Estamos obligados a austerizar nuestros sentimientos hasta lo esencial y que esta revelación de la Verdad, que ha de ser la arquitectura religiosa con la ordenación de las cosas a su fin, no esté perturbada por forma alguna, cualquiera que sea su calidad estética. Mucho menos por un prurito profesional o por una condescendencia a las inclinaciones de la muchedumbre. Los pórticos, los retablos, los muros, los capiteles, las bóvedas y la geometría misteriosa de las trazas han de ser Verbo encendido, Palabra viva de Dios. Y no hay que mirar atrás para ver a Dios: «Yo tengo al Señor siempre delante de mí.»

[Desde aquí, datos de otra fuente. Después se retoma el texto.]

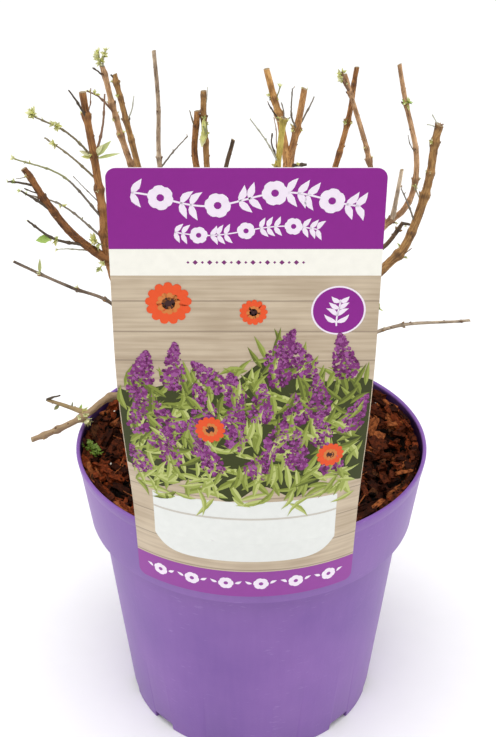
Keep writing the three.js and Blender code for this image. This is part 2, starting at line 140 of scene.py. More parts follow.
class Wire:
    """One number inside a shader, which Python arithmetic can use."""

    def __init__(self, shader: "Shader", socket: Socket) -> None:
        """Keeps the shader that the number belongs to, and the socket that gives it."""
        self.shader = shader
        self.socket = socket

    def maths(self, operation: str, first: "Wire | float", second: "Wire | float" = 0.0) -> "Wire":
        """Adds one Math node.

        Args:
            operation: The node's operation.
            first, second: Its operands.

        Returns:
            The result.
        """
        node = self.shader.node("ShaderNodeMath", {"operation": operation}, {0: first, 1: second})
        return Wire(self.shader, node.outputs[0])

    def __add__(self, other: "Wire | float") -> "Wire":
        """Adds."""
        return self.maths("ADD", self, other)

    def __sub__(self, other: "Wire | float") -> "Wire":
        """Takes away."""
        return self.maths("SUBTRACT", self, other)

    def __mul__(self, other: "Wire | float") -> "Wire":
        """Multiplies."""
        return self.maths("MULTIPLY", self, other)

    def __gt__(self, other: "Wire | float") -> "Wire":
        """Gives 1 where it is greater, and 0 elsewhere."""
        return self.maths("GREATER_THAN", self, other)


class Shader:
    """A node material, written as expressions on its own coordinates."""

    def __init__(self, name: str, roughness: float, **plain: float) -> None:
        """Starts a material.

        Args:
            name: The material's name.
            roughness: Its plain roughness.
            plain: More plain values of the surface, by socket name with _ for a space.
        """
        self.material = bpy.data.materials.new(name)
        self.material.use_nodes = True
        self.tree = self.material.node_tree
        self.surface = self.tree.nodes["Principled BSDF"]
        self.surface.inputs["Roughness"].default_value = roughness
        for socket, value in plain.items():
            self.surface.inputs[socket.replace("_", " ").title().replace("Ior", "IOR")].default_value = value
        self.place = self.node("ShaderNodeTexCoord").outputs["Object"]

    def node(self, kind: str, settings: dict | None = None, values: dict | None = None) -> bpy.types.Node:
        """Adds a node of any kind.

        Args:
            kind: The node's type name.
            settings: Its own settings; "stops" fills a ramp with (place, colour) pairs.
            values: What goes into its sockets, by name or index: a number, a colour or a link.

        Returns:
            The node.
        """
        made = self.tree.nodes.new(kind)
        for name, value in (settings or {}).items():
            if name == "stops":
                self.fill_ramp(made.color_ramp, value)
            else:
                setattr(made, name, value)
        for name, value in (values or {}).items():
            self.feed(made.inputs[name], value)
        return made

    @staticmethod
    def fill_ramp(ramp: bpy.types.ColorRamp, stops: Sequence[tuple[float, Colour]]) -> None:
        """Gives a ramp its stops."""
        while len(ramp.elements) < len(stops):
            ramp.elements.new(0.5)
        for element, (position, colour) in zip(ramp.elements, stops):
            element.position = position
            element.color = colour

    def feed(self, socket: Socket, value: object) -> None:
        """Links or sets one socket."""
        if isinstance(value, Wire):
            self.tree.links.new(value.socket, socket)
        elif isinstance(value, Socket):
            self.tree.links.new(value, socket)
        else:
            socket.default_value = value

    def stretched(self, source: Socket, scale: Point) -> Socket:
        """Returns coordinates scaled apart along their axes."""
        return self.node("ShaderNodeMapping", {}, {"Vector": source, "Scale": scale}).outputs[0]

    def attribute(self, name: str, output: str = "Vector") -> Socket:
        """Returns a value that the mesh itself carries."""
        return self.node("ShaderNodeAttribute", {"attribute_name": name}).outputs[output]

    def noise(self, scale: float, detail: float = 3.0, source: Socket | None = None) -> Wire:
        """Adds a noise.

        Args:
            scale: Its features per metre.
            detail: Its octaves.
            source: Its coordinates, the object's own where none are given.

        Returns:
            Its value.
        """
        values = {"Vector": source or self.place, "Scale": scale, "Detail": detail}
        return Wire(self, self.node("ShaderNodeTexNoise", {}, values).outputs[0])

    def drawn(self, scale: Point, detail: float, source: Socket | None = None) -> Wire:
        """Adds a noise with another number of features per metre along each axis."""
        return self.noise(1, detail, self.stretched(source or self.place, scale))

    def cells(self, scale: Point, source: Socket) -> Wire:
        """Adds a cell pattern and returns the distance to the nearest cell's middle."""
        values = {"Vector": self.stretched(source, scale), "Scale": 1}
        return Wire(self, self.node("ShaderNodeTexVoronoi", {}, values).outputs["Distance"])

    def height(self) -> Wire:
        """Returns the height above the pot's underside, in metres."""
        return Wire(self, self.node("ShaderNodeSeparateXYZ", {}, {0: self.place}).outputs["Z"])

    def radius(self) -> Wire:
        """Returns the distance from the pot's axis, in metres."""
        level = self.stretched(self.place, (1.0, 1.0, 0.0))
        return Wire(self, self.node("ShaderNodeVectorMath", {"operation": "LENGTH"}, {0: level}).outputs[1])

    def within(self, value: Wire, low: float, high: float) -> Wire:
        """Returns how far a value is from low, as 0, to high, as 1, and no further."""
        values = {"Value": value, "From Min": low, "From Max": high}
        return Wire(self, self.node("ShaderNodeMapRange", {"clamp": True}, values).outputs[0])

    def ramp(self, value: Wire, stops: Sequence[tuple[float, Colour]]) -> Socket:
        """Turns a value into a colour."""
        return self.node("ShaderNodeValToRGB", {"stops": stops}, {0: value}).outputs["Color"]

    def mix(self, share: Wire | float, first: object, second: object) -> Socket:
        """Mixes two colours.

        Args:
            share: How much of the second one shows.
            first, second: The colours, or links to them.

        Returns:
            The mixed colour.
        """
        node = self.node("ShaderNodeMix", {"data_type": "RGBA"}, {0: share, 6: first, 7: second})
        return node.outputs[2]

    def finish(
        self, colour: object, rough: Wire | None = None, relief: Wire | None = None, depth: float = 0.0
    ) -> bpy.types.Material:
        """Connects the surface.

        Args:
            colour: The base colour, or a link to it.
            rough: A roughness that changes over the surface.
            relief: A height for the bump.
            depth: The bump's depth in metres.

        Returns:
            The material.
        """
        self.feed(self.surface.inputs["Base Color"], colour)
        if rough is not None:
            self.feed(self.surface.inputs["Roughness"], rough)
        if relief is not None:
            values = {"Strength": 1.0, "Distance": depth, "Height": relief}
            self.feed(self.surface.inputs["Normal"], self.node("ShaderNodeBump", {}, values).outputs[0])
        return self.material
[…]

Nadie se atreverá a negar –salvo la plutocracia improvisada de hoy– la situación trágica del mundo y el angustioso problema social. Es un crimen, es una traición a la más alta consigna de la Iglesia Católica, todo lo que no acuda en socorro del indigente de Dios. Y al arte le toca la mejor parte. De la piedra hay que sacar Pan para el alma, como el Señor hizo brotar la miel en el desierto. ¿Se concibe a un artista católico entregado a alguna actividad apostólica o religiosa sin asumir esta tremenda responsabilidad? ¿Se entiende a un sacerdote que no busque en la potencia expresiva del arte así entendido, su participación a los altos fines del culto? ¿Y esta misión integradora y reveladora no es el espíritu mismo de la Liturgia?

Sólo la Liturgia en vigor y la dignidad del material, con la exigencia económica de nuestro tiempo, acabarán con los desafueros. Pero nuestro empeño va más allá. No se trata de imponer un formalismo sin contenido visceral, sino un motor de excitaciones vitales. Una labor de renovación del arte religioso no se hará por un prurito de novedad o de modernismo, sino por un imperativo de vida, y hay que acudir a las primigenias fuentes de la revelación. Una vida que a pesar de todo prevalecerá.

Que todo sea Palabra tuya, Señor; que tu Palabra no se queda en el tiempo.